■ Written request
What lies from the line containing "build_torso()" through the line containing "import math"? Print exactly those lines, with both ends, and no others.

■ Source material
*****
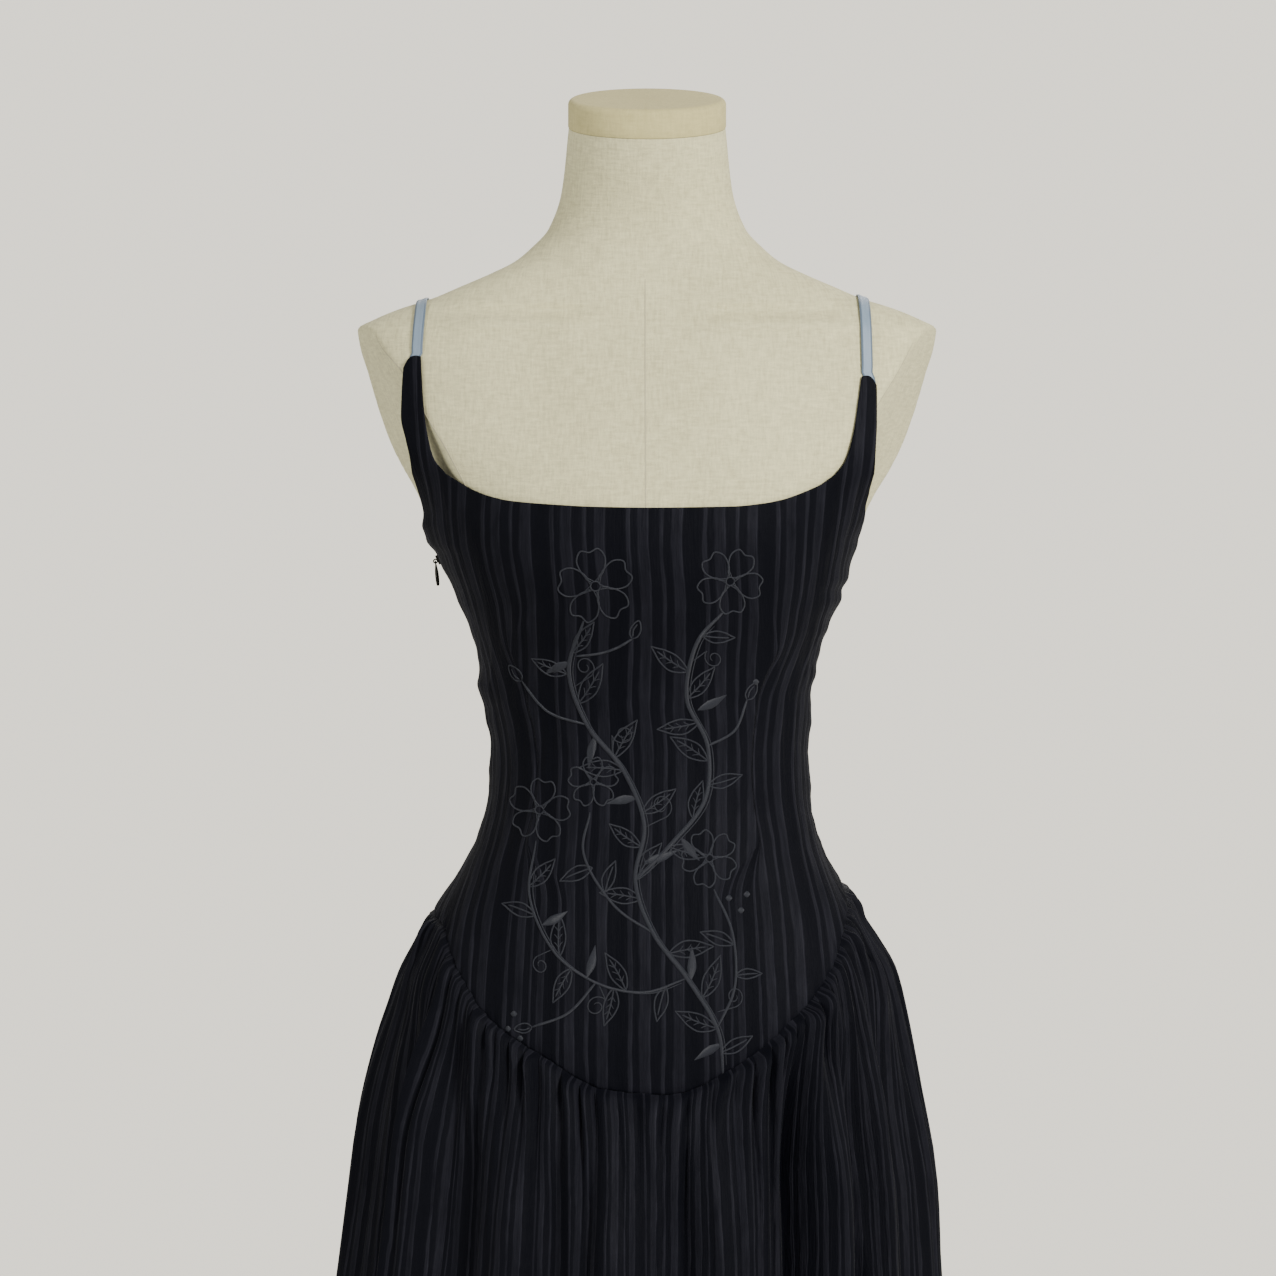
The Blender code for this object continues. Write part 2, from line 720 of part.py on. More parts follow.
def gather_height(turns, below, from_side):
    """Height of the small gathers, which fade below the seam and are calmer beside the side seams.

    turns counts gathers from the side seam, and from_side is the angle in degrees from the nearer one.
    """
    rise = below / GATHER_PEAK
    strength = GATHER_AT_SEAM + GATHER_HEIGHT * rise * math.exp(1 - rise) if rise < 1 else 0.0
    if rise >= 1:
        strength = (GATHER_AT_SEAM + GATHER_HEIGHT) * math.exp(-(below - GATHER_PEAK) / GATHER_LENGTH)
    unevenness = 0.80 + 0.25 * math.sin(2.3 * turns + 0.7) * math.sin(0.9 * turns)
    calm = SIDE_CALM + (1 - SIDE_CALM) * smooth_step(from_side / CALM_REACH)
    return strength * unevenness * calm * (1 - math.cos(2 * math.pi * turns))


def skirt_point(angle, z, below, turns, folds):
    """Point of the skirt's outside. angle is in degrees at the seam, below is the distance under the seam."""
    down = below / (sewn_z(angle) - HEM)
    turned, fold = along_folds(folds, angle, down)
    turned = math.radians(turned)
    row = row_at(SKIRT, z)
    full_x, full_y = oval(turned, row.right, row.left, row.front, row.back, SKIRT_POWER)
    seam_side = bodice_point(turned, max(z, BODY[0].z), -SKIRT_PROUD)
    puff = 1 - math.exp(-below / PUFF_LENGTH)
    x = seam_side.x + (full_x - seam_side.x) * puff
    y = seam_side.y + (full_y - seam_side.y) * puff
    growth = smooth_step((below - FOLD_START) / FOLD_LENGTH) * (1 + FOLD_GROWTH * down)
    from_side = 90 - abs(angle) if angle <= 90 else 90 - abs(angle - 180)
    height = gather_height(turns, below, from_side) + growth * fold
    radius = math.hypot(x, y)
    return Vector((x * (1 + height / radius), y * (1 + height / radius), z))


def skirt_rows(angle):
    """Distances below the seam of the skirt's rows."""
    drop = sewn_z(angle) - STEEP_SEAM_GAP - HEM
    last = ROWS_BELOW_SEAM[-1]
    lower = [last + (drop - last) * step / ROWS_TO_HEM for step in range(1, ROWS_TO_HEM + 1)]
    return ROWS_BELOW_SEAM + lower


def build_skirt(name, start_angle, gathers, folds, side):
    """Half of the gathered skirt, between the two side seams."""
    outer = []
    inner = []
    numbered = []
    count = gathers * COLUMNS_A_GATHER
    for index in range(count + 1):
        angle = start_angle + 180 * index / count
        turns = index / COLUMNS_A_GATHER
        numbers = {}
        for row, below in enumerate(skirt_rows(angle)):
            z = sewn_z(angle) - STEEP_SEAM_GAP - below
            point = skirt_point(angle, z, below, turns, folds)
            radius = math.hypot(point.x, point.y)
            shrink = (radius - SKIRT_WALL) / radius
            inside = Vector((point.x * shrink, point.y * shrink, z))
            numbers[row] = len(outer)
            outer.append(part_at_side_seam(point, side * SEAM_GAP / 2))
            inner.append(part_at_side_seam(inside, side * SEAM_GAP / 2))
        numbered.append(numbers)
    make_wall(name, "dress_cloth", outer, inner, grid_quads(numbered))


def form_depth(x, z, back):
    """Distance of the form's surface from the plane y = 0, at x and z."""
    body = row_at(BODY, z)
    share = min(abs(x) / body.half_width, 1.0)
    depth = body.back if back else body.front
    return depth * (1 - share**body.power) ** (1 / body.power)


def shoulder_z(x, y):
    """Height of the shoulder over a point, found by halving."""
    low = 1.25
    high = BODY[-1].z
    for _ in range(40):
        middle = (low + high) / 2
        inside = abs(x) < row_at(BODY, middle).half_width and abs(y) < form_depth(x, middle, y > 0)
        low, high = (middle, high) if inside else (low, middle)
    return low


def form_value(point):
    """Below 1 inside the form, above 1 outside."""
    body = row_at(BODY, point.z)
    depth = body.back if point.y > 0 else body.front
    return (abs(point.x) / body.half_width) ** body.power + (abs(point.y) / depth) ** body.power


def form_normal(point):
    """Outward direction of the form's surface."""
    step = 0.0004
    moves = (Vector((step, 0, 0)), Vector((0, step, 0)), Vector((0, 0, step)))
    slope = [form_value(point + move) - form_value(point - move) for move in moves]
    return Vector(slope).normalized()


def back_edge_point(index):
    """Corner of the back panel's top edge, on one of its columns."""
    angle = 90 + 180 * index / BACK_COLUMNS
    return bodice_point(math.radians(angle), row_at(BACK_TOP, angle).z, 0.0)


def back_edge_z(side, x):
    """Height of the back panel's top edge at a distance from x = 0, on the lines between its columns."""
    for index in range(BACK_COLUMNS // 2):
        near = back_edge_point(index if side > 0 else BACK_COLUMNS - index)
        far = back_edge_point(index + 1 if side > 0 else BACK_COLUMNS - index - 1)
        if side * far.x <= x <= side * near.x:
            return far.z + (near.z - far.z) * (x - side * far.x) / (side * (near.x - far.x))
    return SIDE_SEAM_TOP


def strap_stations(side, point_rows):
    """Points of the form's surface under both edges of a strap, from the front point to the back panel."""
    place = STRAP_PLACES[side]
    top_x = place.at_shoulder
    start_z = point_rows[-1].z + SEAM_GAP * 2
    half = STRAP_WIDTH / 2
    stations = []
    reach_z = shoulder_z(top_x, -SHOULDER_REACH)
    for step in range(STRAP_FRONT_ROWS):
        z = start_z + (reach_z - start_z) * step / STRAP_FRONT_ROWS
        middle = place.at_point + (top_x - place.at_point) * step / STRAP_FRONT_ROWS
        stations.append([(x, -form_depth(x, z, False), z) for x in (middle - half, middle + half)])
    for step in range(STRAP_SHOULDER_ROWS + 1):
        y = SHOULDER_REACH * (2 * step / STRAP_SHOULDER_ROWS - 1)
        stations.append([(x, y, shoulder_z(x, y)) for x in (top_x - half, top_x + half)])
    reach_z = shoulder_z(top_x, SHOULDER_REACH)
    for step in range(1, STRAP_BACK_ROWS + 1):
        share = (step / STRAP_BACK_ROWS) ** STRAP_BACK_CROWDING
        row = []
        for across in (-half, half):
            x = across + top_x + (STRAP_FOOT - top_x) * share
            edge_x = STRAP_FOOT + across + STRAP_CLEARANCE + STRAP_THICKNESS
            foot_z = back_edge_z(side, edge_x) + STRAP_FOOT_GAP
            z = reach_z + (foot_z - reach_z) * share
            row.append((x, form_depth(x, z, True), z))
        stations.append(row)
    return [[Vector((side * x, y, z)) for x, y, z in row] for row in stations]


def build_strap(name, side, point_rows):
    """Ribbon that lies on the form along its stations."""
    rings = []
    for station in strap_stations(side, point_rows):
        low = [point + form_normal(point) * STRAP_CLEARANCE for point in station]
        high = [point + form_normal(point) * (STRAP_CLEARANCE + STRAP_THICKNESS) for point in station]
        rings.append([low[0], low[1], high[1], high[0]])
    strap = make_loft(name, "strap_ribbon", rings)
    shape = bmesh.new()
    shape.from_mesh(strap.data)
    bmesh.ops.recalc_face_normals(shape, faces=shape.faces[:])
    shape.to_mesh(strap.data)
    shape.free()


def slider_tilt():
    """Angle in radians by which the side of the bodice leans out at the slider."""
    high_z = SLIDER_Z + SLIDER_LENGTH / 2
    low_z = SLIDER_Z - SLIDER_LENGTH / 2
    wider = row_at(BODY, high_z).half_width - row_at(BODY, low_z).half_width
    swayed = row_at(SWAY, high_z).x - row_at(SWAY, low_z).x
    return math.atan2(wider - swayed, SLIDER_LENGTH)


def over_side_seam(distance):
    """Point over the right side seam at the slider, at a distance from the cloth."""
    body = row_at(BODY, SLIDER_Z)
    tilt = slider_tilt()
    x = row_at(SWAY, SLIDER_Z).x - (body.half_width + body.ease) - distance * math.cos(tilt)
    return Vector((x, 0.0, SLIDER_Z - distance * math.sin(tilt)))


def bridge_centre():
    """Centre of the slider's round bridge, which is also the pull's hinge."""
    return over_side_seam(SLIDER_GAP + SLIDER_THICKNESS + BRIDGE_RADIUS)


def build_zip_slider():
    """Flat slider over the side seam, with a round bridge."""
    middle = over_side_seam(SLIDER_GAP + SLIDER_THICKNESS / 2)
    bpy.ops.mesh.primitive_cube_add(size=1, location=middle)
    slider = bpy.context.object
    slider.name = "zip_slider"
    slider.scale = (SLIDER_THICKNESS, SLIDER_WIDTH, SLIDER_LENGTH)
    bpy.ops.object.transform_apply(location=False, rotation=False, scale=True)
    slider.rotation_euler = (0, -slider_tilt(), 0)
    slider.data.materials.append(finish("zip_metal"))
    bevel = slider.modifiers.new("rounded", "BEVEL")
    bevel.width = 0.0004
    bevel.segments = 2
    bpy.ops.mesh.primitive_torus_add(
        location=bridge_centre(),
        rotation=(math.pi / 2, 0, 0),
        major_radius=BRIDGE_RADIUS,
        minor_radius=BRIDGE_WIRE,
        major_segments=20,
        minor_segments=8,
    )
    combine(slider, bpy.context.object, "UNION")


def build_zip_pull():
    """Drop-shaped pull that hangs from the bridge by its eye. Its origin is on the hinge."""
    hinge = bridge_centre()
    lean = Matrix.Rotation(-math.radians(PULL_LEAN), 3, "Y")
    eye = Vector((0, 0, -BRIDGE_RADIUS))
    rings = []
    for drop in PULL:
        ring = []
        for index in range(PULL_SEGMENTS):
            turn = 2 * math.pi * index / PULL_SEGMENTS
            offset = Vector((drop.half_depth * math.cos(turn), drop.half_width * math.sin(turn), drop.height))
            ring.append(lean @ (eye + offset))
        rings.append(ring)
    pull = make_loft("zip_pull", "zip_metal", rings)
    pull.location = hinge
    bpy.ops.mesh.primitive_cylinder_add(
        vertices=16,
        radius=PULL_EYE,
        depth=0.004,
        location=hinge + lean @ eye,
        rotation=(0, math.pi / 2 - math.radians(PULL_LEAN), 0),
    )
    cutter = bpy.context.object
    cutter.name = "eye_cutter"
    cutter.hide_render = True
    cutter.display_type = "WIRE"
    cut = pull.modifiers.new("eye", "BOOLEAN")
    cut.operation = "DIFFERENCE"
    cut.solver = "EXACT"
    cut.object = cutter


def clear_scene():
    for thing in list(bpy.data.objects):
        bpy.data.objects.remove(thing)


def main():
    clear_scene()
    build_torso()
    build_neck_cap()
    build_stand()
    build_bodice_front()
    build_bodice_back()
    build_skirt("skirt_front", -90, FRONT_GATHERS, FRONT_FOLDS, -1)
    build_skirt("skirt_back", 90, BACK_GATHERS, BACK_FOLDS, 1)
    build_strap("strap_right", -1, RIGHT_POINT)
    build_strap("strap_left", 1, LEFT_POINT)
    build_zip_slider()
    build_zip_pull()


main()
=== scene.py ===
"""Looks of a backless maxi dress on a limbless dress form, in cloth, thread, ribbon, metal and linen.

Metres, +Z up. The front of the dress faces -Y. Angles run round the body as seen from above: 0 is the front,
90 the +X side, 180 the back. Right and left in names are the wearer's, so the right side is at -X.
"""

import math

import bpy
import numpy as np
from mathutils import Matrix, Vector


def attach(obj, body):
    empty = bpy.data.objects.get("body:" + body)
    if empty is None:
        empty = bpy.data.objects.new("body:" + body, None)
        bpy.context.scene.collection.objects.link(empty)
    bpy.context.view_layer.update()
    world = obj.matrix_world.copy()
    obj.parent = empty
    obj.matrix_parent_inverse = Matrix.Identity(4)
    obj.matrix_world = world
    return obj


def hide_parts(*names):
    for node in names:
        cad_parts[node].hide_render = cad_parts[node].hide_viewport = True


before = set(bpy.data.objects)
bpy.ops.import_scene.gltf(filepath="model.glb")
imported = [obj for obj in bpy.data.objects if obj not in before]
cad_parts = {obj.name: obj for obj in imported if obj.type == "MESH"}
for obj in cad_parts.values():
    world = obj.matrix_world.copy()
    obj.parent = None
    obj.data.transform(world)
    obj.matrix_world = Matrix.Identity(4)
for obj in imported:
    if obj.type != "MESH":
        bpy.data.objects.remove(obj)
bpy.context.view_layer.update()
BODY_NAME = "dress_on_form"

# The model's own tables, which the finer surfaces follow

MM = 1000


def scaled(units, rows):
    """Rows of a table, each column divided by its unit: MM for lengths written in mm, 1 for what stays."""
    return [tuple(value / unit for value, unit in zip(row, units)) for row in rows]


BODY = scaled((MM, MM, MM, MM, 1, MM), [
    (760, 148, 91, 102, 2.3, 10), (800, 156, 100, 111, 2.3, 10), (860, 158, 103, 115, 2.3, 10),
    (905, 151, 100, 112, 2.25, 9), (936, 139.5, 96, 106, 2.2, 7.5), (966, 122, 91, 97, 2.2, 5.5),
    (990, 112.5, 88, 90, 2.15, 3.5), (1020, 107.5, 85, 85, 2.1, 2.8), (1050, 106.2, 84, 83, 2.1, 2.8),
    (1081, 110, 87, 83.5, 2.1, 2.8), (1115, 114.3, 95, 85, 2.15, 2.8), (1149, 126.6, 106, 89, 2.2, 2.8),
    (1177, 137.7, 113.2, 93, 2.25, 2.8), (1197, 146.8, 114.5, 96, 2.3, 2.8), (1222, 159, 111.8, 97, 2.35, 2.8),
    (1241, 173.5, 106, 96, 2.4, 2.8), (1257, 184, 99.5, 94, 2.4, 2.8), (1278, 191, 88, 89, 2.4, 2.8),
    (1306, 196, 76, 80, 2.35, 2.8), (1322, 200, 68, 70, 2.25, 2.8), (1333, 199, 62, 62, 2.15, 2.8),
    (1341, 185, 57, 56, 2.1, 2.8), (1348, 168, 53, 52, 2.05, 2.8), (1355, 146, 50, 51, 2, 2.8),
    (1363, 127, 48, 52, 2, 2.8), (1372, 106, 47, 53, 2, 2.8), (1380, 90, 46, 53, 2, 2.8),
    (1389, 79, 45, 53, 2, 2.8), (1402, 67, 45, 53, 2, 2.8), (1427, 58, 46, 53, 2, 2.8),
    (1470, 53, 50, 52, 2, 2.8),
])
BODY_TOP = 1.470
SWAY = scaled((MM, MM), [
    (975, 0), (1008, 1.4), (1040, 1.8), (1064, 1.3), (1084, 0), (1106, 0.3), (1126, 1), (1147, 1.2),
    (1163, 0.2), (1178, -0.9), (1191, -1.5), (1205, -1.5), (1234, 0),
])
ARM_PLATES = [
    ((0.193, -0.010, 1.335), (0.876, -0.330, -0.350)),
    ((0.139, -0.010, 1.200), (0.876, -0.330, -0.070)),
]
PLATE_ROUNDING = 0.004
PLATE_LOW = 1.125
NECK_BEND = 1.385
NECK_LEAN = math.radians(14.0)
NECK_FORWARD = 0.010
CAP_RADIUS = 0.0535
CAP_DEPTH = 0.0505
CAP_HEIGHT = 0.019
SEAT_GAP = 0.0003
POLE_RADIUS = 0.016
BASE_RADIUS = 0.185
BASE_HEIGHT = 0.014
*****
■ Exercise response
    build_torso()
    build_neck_cap()
    build_stand()
    build_bodice_front()
    build_bodice_back()
    build_skirt("skirt_front", -90, FRONT_GATHERS, FRONT_FOLDS, -1)
    build_skirt("skirt_back", 90, BACK_GATHERS, BACK_FOLDS, 1)
    build_strap("strap_right", -1, RIGHT_POINT)
    build_strap("strap_left", 1, LEFT_POINT)
    build_zip_slider()
    build_zip_pull()


main()
=== scene.py ===
"""Looks of a backless maxi dress on a limbless dress form, in cloth, thread, ribbon, metal and linen.

Metres, +Z up. The front of the dress faces -Y. Angles run round the body as seen from above: 0 is the front,
90 the +X side, 180 the back. Right and left in names are the wearer's, so the right side is at -X.
"""

import math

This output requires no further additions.